So you want a statistically significant economic recovery?

The Census Bureau and Bureau of Labor Statistics (go figure) produce a lot of provocative statistics, many of which are not statistically significant. That is, for example, the Census Bureau released today the annual “Income Report,” which includes official statistics on U.S. household income as well as poverty rates, and health insurance coverage estimates. These are “estimates” because they are based on a sample, a really good national sample of the American population. But median household income for 2013 at $51,939 is only $180 dollars higher than the median for 2012, an insignificant amount you might say. But also, the two medians are not “statistically” different from each other because nine times out of ten, if you repeated the survey, you would get about the same number. In essence, there was no real change in median income from 2012 to 2013 for the average household. By the way, that finding of "no change" is interesting and important, even though it shows no statistically significant change.

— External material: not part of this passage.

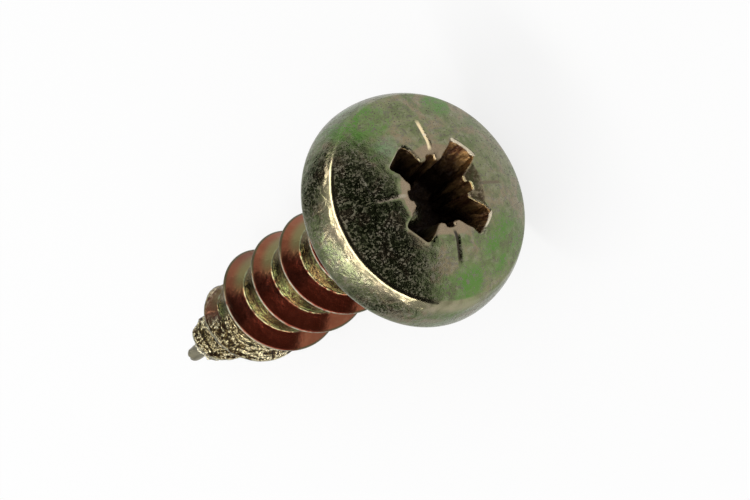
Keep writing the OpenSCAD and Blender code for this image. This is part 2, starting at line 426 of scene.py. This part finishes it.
# Threaded shank
# Core, rolled thread and gimlet point. One pitch of the thread's profile is spun down the axis,
# and core and crest then run down to the blunt nib together.
pitch = 2.04
thread_r = 2.0
core_r = 1.44
head_flank = 0.54
point_flank = 0.46
screw_h = 15.5
crest_cone = 5.5
core_cone = 5.6
nib_h = 1.1
tip_r = 0.34
steps = 96
start_z = -1.78 - pitch
start_turn = math.radians(-174.7)


def core_at(z):
    r = core_r - (core_r - tip_r) * share(screw_h - core_cone, screw_h - nib_h, z)
    # A torn collar stands where the dies pinched off the waste, and the nib swells towards its end
    r += 0.2 * share(12.7, 13.2, z) * (1.0 - share(13.95, 14.25, z)) - 0.07 * share(14.1, 14.4, z)
    return r * math.sqrt(max(0.0, 1.0 - share(screw_h - 0.35, screw_h, z) ** 2))


def height_at(z):
    # The crest runs down with the core, and breaks off where the nib begins
    crest = thread_r - (thread_r - tip_r) * share(screw_h - crest_cone, screw_h - nib_h, z)
    broken = 0.2 * share(12.4, 13.0, z) * (1.0 - share(13.25, 13.45, z))
    crest = crest + broken - (crest - core_at(z)) * share(13.3, 13.5, z)
    return max(0.0, crest - core_at(min(z, screw_h - nib_h))) * share(-0.4, 0.9, z)


def spread_at(z):
    # How wide the thread's foot is, as a share of its full width
    return 0.35 + 0.65 * min(1.0, height_at(z) / (thread_r - core_r))


shank = bmesh.new()
zone = shank.verts.layers.float.new("zone")
climb = shank.verts.layers.float.new("climb")
reach = shank.verts.layers.float.new("reach")
knock = shank.verts.layers.float.new("knock")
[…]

But no change in household median income (and there was no change last year as well) is better than decline, right?  In the years since 2007, median household income overall has basically “bottomed out” (hopefully) but it’s still down 8 percent compared to pre-Great Recession times. Underneath the average, however, some groups are beginning to see better times. Who are they?

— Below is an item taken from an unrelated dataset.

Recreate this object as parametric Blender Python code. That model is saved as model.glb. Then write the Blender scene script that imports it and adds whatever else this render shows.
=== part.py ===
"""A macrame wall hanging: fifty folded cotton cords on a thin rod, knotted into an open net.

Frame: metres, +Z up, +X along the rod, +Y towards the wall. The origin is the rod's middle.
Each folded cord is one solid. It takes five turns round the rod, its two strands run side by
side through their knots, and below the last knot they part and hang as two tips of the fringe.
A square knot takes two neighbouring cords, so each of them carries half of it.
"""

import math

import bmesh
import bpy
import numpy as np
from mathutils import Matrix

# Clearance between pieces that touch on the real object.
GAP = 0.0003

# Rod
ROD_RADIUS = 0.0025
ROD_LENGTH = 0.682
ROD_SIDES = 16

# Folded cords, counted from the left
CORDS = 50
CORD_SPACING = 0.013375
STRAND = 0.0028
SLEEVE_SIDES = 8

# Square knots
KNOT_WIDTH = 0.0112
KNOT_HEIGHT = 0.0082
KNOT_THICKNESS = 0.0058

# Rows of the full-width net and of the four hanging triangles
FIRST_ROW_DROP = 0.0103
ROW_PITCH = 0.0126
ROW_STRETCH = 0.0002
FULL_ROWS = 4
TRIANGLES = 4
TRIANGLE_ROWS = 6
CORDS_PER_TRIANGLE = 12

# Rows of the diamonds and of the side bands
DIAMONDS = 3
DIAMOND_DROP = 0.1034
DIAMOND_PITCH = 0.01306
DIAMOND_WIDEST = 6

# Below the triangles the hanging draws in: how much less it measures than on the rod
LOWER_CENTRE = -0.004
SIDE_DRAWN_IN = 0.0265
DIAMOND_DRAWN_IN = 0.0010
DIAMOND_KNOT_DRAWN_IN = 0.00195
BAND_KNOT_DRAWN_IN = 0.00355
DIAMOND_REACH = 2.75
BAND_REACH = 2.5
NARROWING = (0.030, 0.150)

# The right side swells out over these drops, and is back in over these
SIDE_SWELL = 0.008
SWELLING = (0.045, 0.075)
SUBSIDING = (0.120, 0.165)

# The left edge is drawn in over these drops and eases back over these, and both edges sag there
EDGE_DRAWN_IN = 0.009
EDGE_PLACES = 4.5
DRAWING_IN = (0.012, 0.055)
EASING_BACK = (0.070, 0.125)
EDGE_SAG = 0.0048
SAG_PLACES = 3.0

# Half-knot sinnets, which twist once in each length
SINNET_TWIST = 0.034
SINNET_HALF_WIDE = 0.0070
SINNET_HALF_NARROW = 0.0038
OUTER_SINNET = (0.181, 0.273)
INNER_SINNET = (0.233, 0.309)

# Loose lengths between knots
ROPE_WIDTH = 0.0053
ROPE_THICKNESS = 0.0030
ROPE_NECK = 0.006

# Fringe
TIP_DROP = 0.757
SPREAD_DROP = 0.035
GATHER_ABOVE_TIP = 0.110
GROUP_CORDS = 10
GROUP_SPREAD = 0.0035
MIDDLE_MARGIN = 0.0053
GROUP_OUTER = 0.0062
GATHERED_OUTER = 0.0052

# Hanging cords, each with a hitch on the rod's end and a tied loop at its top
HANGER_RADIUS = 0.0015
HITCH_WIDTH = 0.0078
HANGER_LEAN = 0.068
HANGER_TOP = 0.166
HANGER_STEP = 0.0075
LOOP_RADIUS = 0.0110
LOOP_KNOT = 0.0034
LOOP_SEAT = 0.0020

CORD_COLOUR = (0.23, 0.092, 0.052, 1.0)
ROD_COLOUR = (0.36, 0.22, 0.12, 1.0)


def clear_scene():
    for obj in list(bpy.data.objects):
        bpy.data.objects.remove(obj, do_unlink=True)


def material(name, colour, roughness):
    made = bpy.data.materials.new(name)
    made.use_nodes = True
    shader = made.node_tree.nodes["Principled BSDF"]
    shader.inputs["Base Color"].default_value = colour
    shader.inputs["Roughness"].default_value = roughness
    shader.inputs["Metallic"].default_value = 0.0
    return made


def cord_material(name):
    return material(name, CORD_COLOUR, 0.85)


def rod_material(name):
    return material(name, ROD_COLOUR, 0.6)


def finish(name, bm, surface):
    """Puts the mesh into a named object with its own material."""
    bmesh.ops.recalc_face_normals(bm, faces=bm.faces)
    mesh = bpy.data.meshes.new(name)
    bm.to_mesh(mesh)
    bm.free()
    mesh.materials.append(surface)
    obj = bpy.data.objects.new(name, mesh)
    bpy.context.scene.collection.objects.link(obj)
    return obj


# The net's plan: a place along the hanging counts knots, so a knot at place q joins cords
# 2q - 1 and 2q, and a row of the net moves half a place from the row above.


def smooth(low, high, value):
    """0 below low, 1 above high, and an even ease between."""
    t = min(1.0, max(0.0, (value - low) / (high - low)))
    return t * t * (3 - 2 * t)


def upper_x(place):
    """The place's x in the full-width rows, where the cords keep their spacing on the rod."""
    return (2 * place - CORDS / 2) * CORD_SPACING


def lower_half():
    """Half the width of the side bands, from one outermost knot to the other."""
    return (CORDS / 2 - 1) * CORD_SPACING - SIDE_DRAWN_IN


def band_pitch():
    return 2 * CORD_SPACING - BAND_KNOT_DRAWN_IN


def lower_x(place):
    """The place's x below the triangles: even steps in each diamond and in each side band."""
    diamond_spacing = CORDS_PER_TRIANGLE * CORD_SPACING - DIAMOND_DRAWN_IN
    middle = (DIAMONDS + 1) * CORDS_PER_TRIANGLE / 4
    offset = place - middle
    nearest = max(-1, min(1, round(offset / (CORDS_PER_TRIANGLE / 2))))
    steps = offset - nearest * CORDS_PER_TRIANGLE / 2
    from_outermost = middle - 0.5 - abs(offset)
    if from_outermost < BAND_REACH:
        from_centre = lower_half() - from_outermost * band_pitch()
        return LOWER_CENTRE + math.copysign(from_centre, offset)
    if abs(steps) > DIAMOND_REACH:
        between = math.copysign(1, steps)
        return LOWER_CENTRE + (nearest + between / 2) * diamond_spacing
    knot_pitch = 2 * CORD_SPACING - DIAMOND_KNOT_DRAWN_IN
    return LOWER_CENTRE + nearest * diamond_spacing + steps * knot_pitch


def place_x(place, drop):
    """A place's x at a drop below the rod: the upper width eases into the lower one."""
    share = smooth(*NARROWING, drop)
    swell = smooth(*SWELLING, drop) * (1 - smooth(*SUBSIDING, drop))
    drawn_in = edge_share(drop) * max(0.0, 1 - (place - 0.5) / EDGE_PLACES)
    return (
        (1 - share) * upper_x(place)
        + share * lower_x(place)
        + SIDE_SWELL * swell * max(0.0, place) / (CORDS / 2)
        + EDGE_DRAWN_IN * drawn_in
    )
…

Median incomes of Hispanic households are up 3.5 percent, and that is statistically significant. Welcome to Hispanic Heritage Month! Households headed by a person aged 15 to 24, median income up 10.5 percent. True, that’s up from a fairly low level but it’s still up. Incomes of persons aged 65 and older, up 3.7 percent. Maybe that’s leading edge Baby Boomers postponing retirement. Non-citizens' median income, up 6 percent. Immigrants generally come here to work hard, right? Those demographics are seeing some light. They are on the statistically significant economic recovery bandwagon. Everyone else is treading water.

Individually, of course, everyone has their own story which is significant in its own right.